Perşembe günü gelin alma günüydü. Cuma günü kız evi mahalleye okuyucu çıkararak herkesi ‘semet’e’ davet eder, semet diye gelinle sadıcının oynamasına denirdi. Düğün yemeği verme hemen hemen düğünün bittiği güne kadar devam ederdi. Düğün artık bitmiştir. Bundan sonra ‘varma-gelme’ denilen karşılıklı ziyafetler başlardı. ‘Varma-gelme’ her şey bittikten sonra gelin ve kaynana başta olmak üzere oğlan evi ve akrabaların kız evine yemeğe davet edilmelerine denir. Davetli sayısına göre büyük yer sofraları kurulurdu. Öncelikle ortaya büyük bir tas pirinç çorbası konulurdu. Daha sonra ‘bütün et’ denilen fırında kızarmış üzerine maydanoz ve baharat eklenmiş et yemeği gelirdi. Sonra sırayla yaprak dolması, haluşka, ekşili köfte, su böreği, dene bakla, deli oğlan sarığı tatlısı, pilav, zerde, yoğurt ve baklava gelir yemekten sonra da sade kahve ikram edilirdi. Perşembe günü oğlan evi de bu ziyafeti kız evine tekrar ederdi. Yiyip içmeyle başlayan düğün yine yiyip içmeyle son bulurdu.
Düğünden sonra yörede "semet" adı verilen duvak töreni yapılmaktadır. Bu tören gelinin duvağına oklava ve dut ağacı dalı sarılıp, duvak açıp kapanarak çeşitli nasihatler verilmek amacıyla yapılmaktadır. Bugünde gelen herkese yemek verilmektedir.

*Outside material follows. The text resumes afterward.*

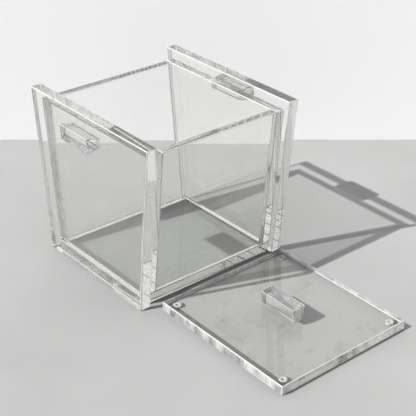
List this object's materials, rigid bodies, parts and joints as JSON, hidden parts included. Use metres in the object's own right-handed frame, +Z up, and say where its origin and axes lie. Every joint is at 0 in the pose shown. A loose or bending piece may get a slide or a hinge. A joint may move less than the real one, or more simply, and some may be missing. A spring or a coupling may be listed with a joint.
{
  "type": "acrylic display cube",
  "caption": "Open-topped display cube of thick clear acrylic sheet with tall outer side plates, block handles and a loose lid lying beside it.",
  "frame": {"origin": "centre of the outer plates' footprint, on the floor", "axes": "+Z up; -Y points out of the front wall, towards the lid on the floor; +X points from the left side plate to the right one"},
  "size_m": [0.4426, 0.7397, 0.37],
  "materials": {
    "sheet": "clear polished acrylic sheet, faint grey-green edges",
    "handle": "clear polished acrylic block",
    "plug": "milky white nylon"
  },
  "bodies": {
    "cube": {"base_plate": "sheet", "front_wall": "sheet", "back_wall": "sheet", "left_wall": "sheet", "right_wall": "sheet", "left_side_plate": "sheet", "right_side_plate": "sheet", "left_handle": "handle", "right_handle": "handle"},
    "lid": {"lid_plate": "sheet", "lid_handle": "handle", "lid_plug_1": "plug", "lid_plug_2": "plug", "lid_plug_3": "plug", "lid_plug_4": "plug"}
  },
  "joints": [
    {"name": "lid_lift", "type": "slide", "parent": "cube", "child": "lid", "axis": [0, -0.1736, 0.9848], "range_m": [0, 0.42]}
  ]
}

Verilen yemeklerin yine düğün yemekleriyle aynı olduğu görülmektedir. Düğün bittikten üç gün sonra gelin ve damat gelinin anne babasının evine yemeğe gitmektedirler. Bugüne yörede "üç günlük" adı verilmektedir. Bu yemekte damat önüne gelen çorba tasının üzerini kaşıkla kapar ve bekler, kaynana ve kayınpeder bir hediye (tarla, inek, ev…) verdikten sonra çorbayı yemeğe başlar. Günümüzde yörede düğünlerin süresi kısalmış, adetlerin ve verilen yemeklerin çoğu yaşam koşullarının değişmesinden dolayı yapılmamaktadır.